Products

In-Memory Accelerator for Apache Hadoop®

10x Faster – Plug-n-Play

Zero Code Change
Boost HDFS Performance
Eliminate MapReduce Overhead

Hadoop Accelerator key features:

  • GridGain In-Memory File System
  • GridGain In-Memory MapReduce

GridGain’s In-Memory Accelerator for Hadoop is based on the industry’s first dual-mode, high-performance in-memory file system that is 100% compatible with Hadoop HDFS – and a plug-n-play MapReduce implementation optimized for in-memory processing. In-memory HDFS and in-memory MapReduce provide an easy to use extension to disk-based HDFS and traditional MapReduce, delivering up to 10x faster performance.

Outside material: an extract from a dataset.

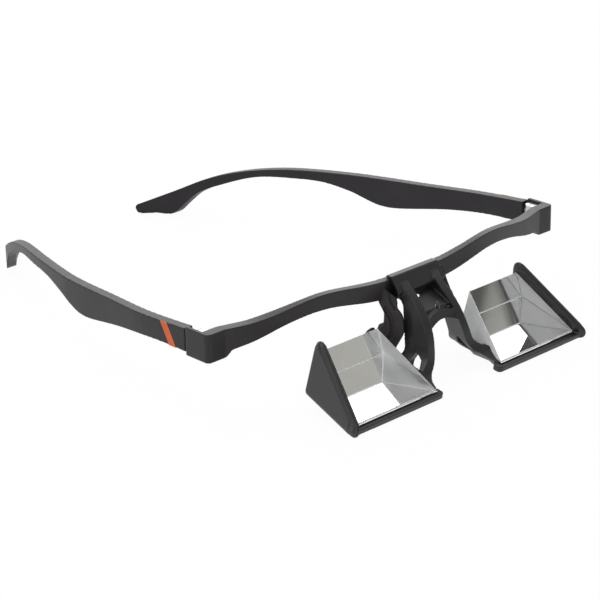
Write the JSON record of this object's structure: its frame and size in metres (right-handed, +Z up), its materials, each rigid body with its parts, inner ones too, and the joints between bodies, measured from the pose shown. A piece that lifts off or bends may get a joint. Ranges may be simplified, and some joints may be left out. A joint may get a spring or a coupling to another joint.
{
  "type": "belay glasses",
  "caption": "Brow-bar spectacle frame with folding temples and a clip-on holder carrying silvered wedge prisms that turn a level gaze upwards.",
  "frame": {"origin": "centre of the bounding box in plan, on the surface the glasses stand on", "axes": "+X to the wearer's left, +Y from the prisms back to the temple tips, +Z up"},
  "size_m": [0.145, 0.1841, 0.0316],
  "materials": {
    "frame_plastic": "matte charcoal, injection moulded",
    "pad_rubber": "soft matte black",
    "prism_glass": "polished optical faces, ground ends",
    "silvering": "silvered base",
    "bond": "cured adhesive",
    "stripe_plastic": "satin orange",
    "hinge_steel": "plain steel",
    "screw_steel": "bright steel"
  },
  "bodies": {
    "front": {"front_frame": "frame_plastic", "nose_pad_left": "pad_rubber", "nose_pad_right": "pad_rubber", "prism_holder": "frame_plastic", "prism_left": "prism_glass", "prism_right": "prism_glass", "mirror_coat_left": "silvering", "mirror_coat_right": "silvering", "prism_bond_left": "bond", "prism_bond_right": "bond", "hinge_front_leaf_left": "hinge_steel", "hinge_front_leaf_right": "hinge_steel", "hinge_screw_left": "screw_steel", "hinge_screw_right": "screw_steel"},
    "temple_arm_left": {"temple_left": "frame_plastic", "temple_stripe_left": "stripe_plastic", "hinge_temple_leaf_left": "hinge_steel"},
    "temple_arm_right": {"temple_right": "frame_plastic", "temple_stripe_right": "stripe_plastic", "hinge_temple_leaf_right": "hinge_steel"}
  },
  "joints": [
    {"name": "fold_left", "type": "hinge", "parent": "front", "child": "temple_arm_left", "pos_m": [0.0695, -0.05087, 0.0243], "axis": [0, 0, 1], "range_deg": [0, 80]},
    {"name": "fold_right", "type": "hinge", "parent": "front", "child": "temple_arm_right", "pos_m": [-0.0695, -0.05087, 0.0243], "axis": [0, 0, -1], "range_deg": [0, 75]}
  ]
}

In-Memory Accelerator for Hadoop requires zero code change and works with any commercial or open source version of Hadoop 2.x available including Cloudera, HortonWorks, MapR, Apache, Intel, and AWS.

Technology

In-Memory Accelerator for Hadoop enhances existing Hadoop technology to enable fast data processing using the tools and technology your organization is already using today. It was designed to eliminate the trade-offs when adding real time capabilities to existing Hadoop systems.

GridGain’s in-memory file system (GGFS) supports a dual-mode that allows it to work as either a standalone primary file system in the Hadoop cluster, or in tandem with HDFS, serving as an intelligent caching layer with HDFS configured as the primary file system.

As a caching layer it provides highly tunable read-through and write-through logic and users can freely select which files or directories to be cached and how. In either case GGFS can be used as a drop-in alternative for, or an extension of, standard HDFS providing an instant performance increase.

GridGain’s in-memory MapReduce allows users to effectively parallelize the processing of in-memory data stored in GGFS. It requires zero code change to the users’ Hadoop MapReduce code, and eliminates the overhead associated with job tracker and task trackers in a standard Hadoop architecture while providing low-latency, HPC-style distributed processing.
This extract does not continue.